[Goal of the exercise] Going from the top of the data below, give again each line through the one containing "dowel.data.materials.append(steel)", both ends kept.

[Dataset content]
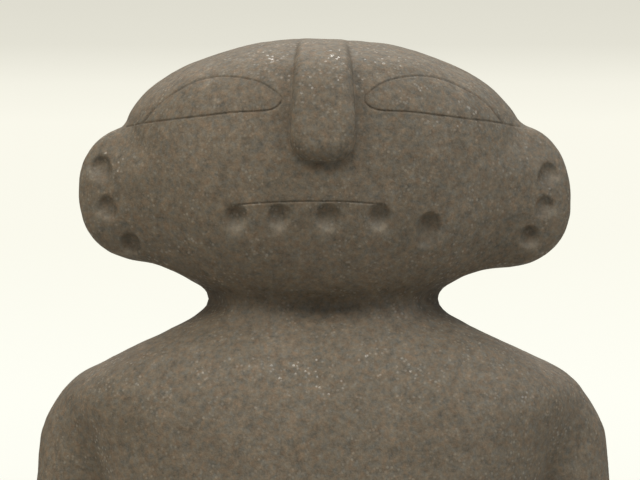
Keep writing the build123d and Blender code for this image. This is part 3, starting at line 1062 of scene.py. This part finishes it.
def make_slab(stone):
    """The base slab, with small chips along its upper edge."""
    points, normals, faces = slab_skin()
    chips = np.maximum(waves(points, 20.0, 12, 11) - 1.1, 0) * ease((points[:, 2] - SLAB_HIGH[2] + 12) / 8)
    at_edge = 1 - np.abs(normals[:, 2]) ** 4
    points = roughen(points, normals, 0.9 * at_edge + 0.25) - normals * (0.9 * chips * at_edge)[:, None]
    points[:, 2] = np.minimum(points[:, 2], SLAB_HIGH[2])
    # Darker patches at random: the slab's own soiling, with no painted shade.
    shade_and_dirt = np.clip(0.35 * waves(points, 12.0, 8, 13), 0, 1)
    mesh = skin_mesh("carved_base_slab", points, faces, {"shade_and_dirt": shade_and_dirt})
    mesh.shade_smooth()
    place(new_object("carved_base_slab", mesh), "base_slab", "stone", stone)


def make_pad(node, rubber):
    """A moulded disc with a rounded rim and ring grooves underneath."""
    low, high = box_mm(node)
    centre = [(a + b) / 2 for a, b in zip(low, high)]
    radius, top = (high[0] - low[0]) / 2, high[2]
    profile = [(0, top), (radius - 0.6, top), (radius, top - 0.6), (radius, 0.9), (radius - 0.9, 0.0)]
    for ring in (9.0, 6.0, 3.0):
        profile += [(ring + 0.6, 0.0), (ring, 0.5), (ring - 0.6, 0.0)]
    profile.append((0, 0.0))
    shape = bmesh.new()
    lathe(shape, profile, centre, 48)
    bmesh.ops.recalc_face_normals(shape, faces=shape.faces[:])
    mesh = bpy.data.meshes.new("moulded_" + node)
    shape.to_mesh(mesh)
    shape.free()
    place(new_object("moulded_" + node, mesh), node, "pad_rubber", rubber)


def dress_dowels(steel):
    """The CAD dowels keep their shape and get a better material."""
    for joint in ("neck", "waist", "ankle"):
        for side in ("left", "right"):
            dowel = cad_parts[f"{side}_{joint}_dowel"]
            dowel.data.materials.clear()
            dowel.data.materials.append(steel)


# ------------------------ stage, light and camera
FLOOR_RADIUS = 3.0
FLOOR_SOLID = 1.3  # the floor starts to fade here
CAMERA_DISTANCE = 2.5
VIEW_WIDTH = 0.320
VIEW_CENTRE = (-0.00142, 0.3805)  # x and z
SENSOR_WIDTH = 36.0
FLOOR_COLOUR = (0.50, 0.49, 0.46)

# The studio as seen, and as it lights the figure. Each stop has a height, from 0 straight
# down to 1 straight up, and the colour or grey there.
SEEN = [
    (0.30, (0.80, 0.79, 0.74)),
    (0.485, (1.0, 1.0, 0.91)),
    (0.5, (0.965, 0.955, 0.85)),
    (0.514, (0.955, 0.938, 0.83)),
    (0.5205, (0.742, 0.725, 0.633)),
    (0.6, (0.70, 0.69, 0.62)),
]
LIGHTING = [(0.0, 0.02), (0.45, 0.04), (0.6, 0.16), (0.75, 0.36), (0.85, 0.60), (1.0, 0.68)]

# Lamps: name, place, diameter, power, colour
LAMPS = [
    ("key", (-0.17, -1.22, 1.93), 0.6, 14.0, (1.0, 0.985, 0.94)),
    ("left_fill", (-1.50, -0.60, 1.50), 0.9, 11.5, (1.0, 0.94, 0.80)),
    ("right_fill", (1.50, -0.60, 1.50), 0.9, 12.5, (0.92, 0.97, 1.0)),
    ("top_back", (0.0, 1.0, 2.08), 0.8, 16.0, (1.0, 0.985, 0.95)),
]
LAMP_TARGET = (0, 0, 0.35)


def make_floor():
    """A pale disc that fades into the background."""
    shape = bmesh.new()
    bmesh.ops.create_circle(shape, cap_ends=True, segments=96, radius=FLOOR_RADIUS)
    mesh = bpy.data.meshes.new("floor")
    shape.to_mesh(mesh)
    shape.free()
    floor = new_object("floor", mesh)
    material, tree, shader = new_material("floor")
    feed(tree, shader.inputs["Base Color"], FLOOR_COLOUR)
    shader.inputs["Roughness"].default_value = 0.9
    shader.inputs["Specular IOR Level"].default_value = 0.1
    distance = tree.nodes.new("ShaderNodeVectorMath")
    distance.operation = "LENGTH"
    tree.links.new(object_position(tree), distance.inputs[0])
    fade = tree.nodes.new("ShaderNodeMapRange")
    fade.interpolation_type = "SMOOTHSTEP"
    fade.inputs["From Min"].default_value = FLOOR_SOLID
    fade.inputs["From Max"].default_value = FLOOR_RADIUS - 0.1
    fade.inputs["To Min"].default_value = 1.0
    fade.inputs["To Max"].default_value = 0.0
    tree.links.new(distance.outputs["Value"], fade.inputs["Value"])
    tree.links.new(fade.outputs["Result"], shader.inputs["Alpha"])
    mesh.materials.append(material)


def world_colours(tree, height, stops):
    """A background whose colour depends on the height of the direction looked in."""
    background = tree.nodes.new("ShaderNodeBackground")
    tree.links.new(ramp(tree, height, stops), background.inputs["Color"])
    return background.outputs["Background"]


def make_world():
    """A pale studio to look at, and a dimmer one that lights the figure mostly from above."""
    world = bpy.data.worlds.new("studio")
    bpy.context.scene.world = world
    world.use_nodes = True
    tree = world.node_tree
    split = tree.nodes.new("ShaderNodeSeparateXYZ")
    tree.links.new(tree.nodes.new("ShaderNodeTexCoord").outputs["Generated"], split.inputs["Vector"])
    height = tree.nodes.new("ShaderNodeMapRange")
    height.inputs["From Min"].default_value = -1.0
    height.inputs["From Max"].default_value = 1.0
    tree.links.new(split.outputs["Z"], height.inputs["Value"])
    mix = tree.nodes.new("ShaderNodeMixShader")
    tree.links.new(tree.nodes.new("ShaderNodeLightPath").outputs["Is Camera Ray"], mix.inputs["Fac"])
    tree.links.new(world_colours(tree, height.outputs["Result"], LIGHTING), mix.inputs[1])
    tree.links.new(world_colours(tree, height.outputs["Result"], SEEN), mix.inputs[2])
    tree.links.new(mix.outputs["Shader"], tree.nodes["World Output"].inputs["Surface"])


def add_lamp(name, place, diameter, power, colour):
    """A round soft lamp that faces the middle of the figure."""
    data = bpy.data.lights.new(name, "AREA")
    data.shape = "DISK"
    data.size = diameter
    data.energy = power
    data.color = colour
    lamp = bpy.data.objects.new(name, data)
    bpy.context.scene.collection.objects.link(lamp)
    lamp.location = place
    lamp.rotation_mode = "QUATERNION"
    lamp.rotation_quaternion = (Vector(LAMP_TARGET) - Vector(place)).to_track_quat("-Z", "Y")


def make_camera():
    """A level camera straight in front, with a view that is VIEW_WIDTH wide at x, y = 0."""
    data = bpy.data.cameras.new("camera")
    data.sensor_width = SENSOR_WIDTH
    data.lens = SENSOR_WIDTH * CAMERA_DISTANCE / VIEW_WIDTH
    camera = bpy.data.objects.new("camera", data)
    bpy.context.scene.collection.objects.link(camera)
    camera.location = (VIEW_CENTRE[0], -CAMERA_DISTANCE, VIEW_CENTRE[1])
    camera.rotation_euler = (math.pi / 2, 0, 0)
    bpy.context.scene.camera = camera


stone = stone_material("stone", 0.74, 0.30)
make_stones(stone, stone_material("resin", 0.62, 0.42))
make_slab(stone)
rubber = rubber_material()
for pad in PAD_NODES:
    make_pad(pad, rubber)
dress_dowels(steel_material())

make_floor()
make_world()
for lamp_row in LAMPS:
    add_lamp(*lamp_row)
make_camera()
bpy.context.scene.view_settings.view_transform = "Standard"
bpy.context.scene.view_settings.look = "None"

[Result below]
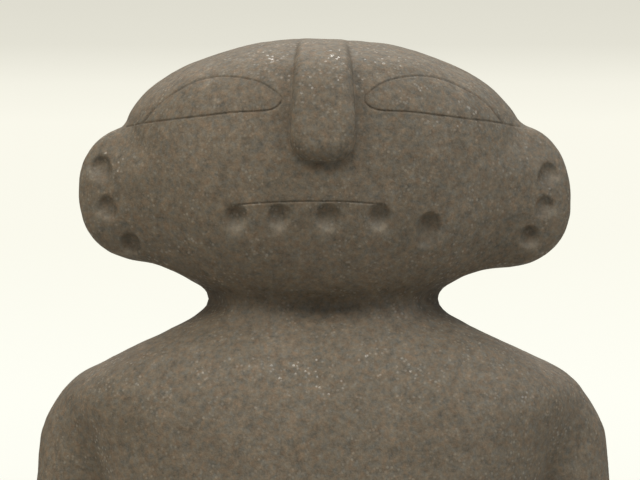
Keep writing the build123d and Blender code for this image. This is part 3, starting at line 1062 of scene.py. This part finishes it.
def make_slab(stone):
    """The base slab, with small chips along its upper edge."""
    points, normals, faces = slab_skin()
    chips = np.maximum(waves(points, 20.0, 12, 11) - 1.1, 0) * ease((points[:, 2] - SLAB_HIGH[2] + 12) / 8)
    at_edge = 1 - np.abs(normals[:, 2]) ** 4
    points = roughen(points, normals, 0.9 * at_edge + 0.25) - normals * (0.9 * chips * at_edge)[:, None]
    points[:, 2] = np.minimum(points[:, 2], SLAB_HIGH[2])
    # Darker patches at random: the slab's own soiling, with no painted shade.
    shade_and_dirt = np.clip(0.35 * waves(points, 12.0, 8, 13), 0, 1)
    mesh = skin_mesh("carved_base_slab", points, faces, {"shade_and_dirt": shade_and_dirt})
    mesh.shade_smooth()
    place(new_object("carved_base_slab", mesh), "base_slab", "stone", stone)


def make_pad(node, rubber):
    """A moulded disc with a rounded rim and ring grooves underneath."""
    low, high = box_mm(node)
    centre = [(a + b) / 2 for a, b in zip(low, high)]
    radius, top = (high[0] - low[0]) / 2, high[2]
    profile = [(0, top), (radius - 0.6, top), (radius, top - 0.6), (radius, 0.9), (radius - 0.9, 0.0)]
    for ring in (9.0, 6.0, 3.0):
        profile += [(ring + 0.6, 0.0), (ring, 0.5), (ring - 0.6, 0.0)]
    profile.append((0, 0.0))
    shape = bmesh.new()
    lathe(shape, profile, centre, 48)
    bmesh.ops.recalc_face_normals(shape, faces=shape.faces[:])
    mesh = bpy.data.meshes.new("moulded_" + node)
    shape.to_mesh(mesh)
    shape.free()
    place(new_object("moulded_" + node, mesh), node, "pad_rubber", rubber)


def dress_dowels(steel):
    """The CAD dowels keep their shape and get a better material."""
    for joint in ("neck", "waist", "ankle"):
        for side in ("left", "right"):
            dowel = cad_parts[f"{side}_{joint}_dowel"]
            dowel.data.materials.clear()
            dowel.data.materials.append(steel)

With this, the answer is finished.